Conflit social de 1891.
Ce conflit s'inscrit dans une période troublée par de multiples mouvements de mobilisation ouvrière et de débats houleux au parlement.
La tension générale est accrue par le drame du 1° mai à Fournies où la troupe tire sur 250 manifestants faisant 9 morts et 35 blessés.
Les débuts du mouvement:
1° mai
A l'occasion des manifestations prévues pour le premier mai, des cochers appellent à chômer le 1 mai et communiquent leurs revendications à la presse. La compagnie répond par le licenciement des signataires.
13 mai
Les employés organisent une réunion à la fin de leur journée de travail du 12 mai soit à une heure et demi du matin. Elle se déroule à l’hôtel moderne, place de la république, avec pour objectif de fixer les bases d'un syndicat. Cette réunion regroupe pas moins de 2000 personnes et est présidée par le député Mesureur
Lors de cette réunion, les salariés listent leurs revendications; reconnaissance du syndicat, passage des horaires à 12 heures, augmentation des salaires, arrêt des services d'inspection secrets, paiement des jours de repos, paiement des heures supplémentaires ,... puis votent à l'unanimité la création d'un syndicat dont la direction provisoire est confiée à un comité de 32 membres.
A la suite de cette réunion, les présidents et vice-président du nouveau syndicat; Boulanger et Renault demandent un entrevue au conseil d'administration de la CGO afin d'exposer les revendications des salariés.
Réaction de l'entreprise:
La direction refuse toute discussion et s'oppose à tout pourparler. En plus, elle licencie les deux représentants du syndicat, ceci en flagrante infraction à la nouvelle loi de 1884 sur les syndicats. C'est une menace ouverte aux salariés, confirmée par de nombreuses mises à pied et une pluie d'amendes. Cette attitude indigne la population, inquiète la municipalité de Paris et l'état, qui craignent de voir la ville bloquée par une gréve.

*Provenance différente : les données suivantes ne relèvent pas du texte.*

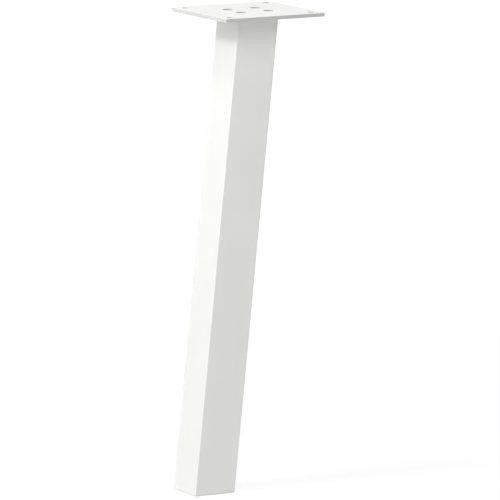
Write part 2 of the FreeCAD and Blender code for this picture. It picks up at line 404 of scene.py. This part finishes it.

Pour pallier à ce risque, la direction de la CGO décide d'embaucher d'urgence de nouveaux cochers pour remplacer les grévistes. Le 24 mai, à la première heure, elle convoque des palefreniers, des laveurs de voiture et les postulants à une place quelconque dans l'entreprise. La conduite d'un omnibus demandant la possession d'une autorisation préfectorale spécifique, elle envoie 200 de ces "cochers improvisés" à la préfecture qui donne sans sourciller les permis.
Dessin du "voleur illustré" présentant un cocher improvisé placé entre un cocher et un conducteur réglementaire
Déroulement de la greve:
Vote de la gréve
Dans la nuit du 24 au 25 mai, une réunion rassemble 5000 employés des omnibus et des tramways. Bien que le syndicat ait informé les employés qu'il n'avait pas les moyens financiers nécessaires au soutien du mouvement, la grève est votée à l'unanimité tout en spécifiant que la liberté du travail sera respectée pour ceux qui veulent travailler. Les conditions au minima d'une reprise du travail sont;
1° la réintégration des employés révoqués depuis le 1° mai
2° l'acceptation de la journée de 12 heures.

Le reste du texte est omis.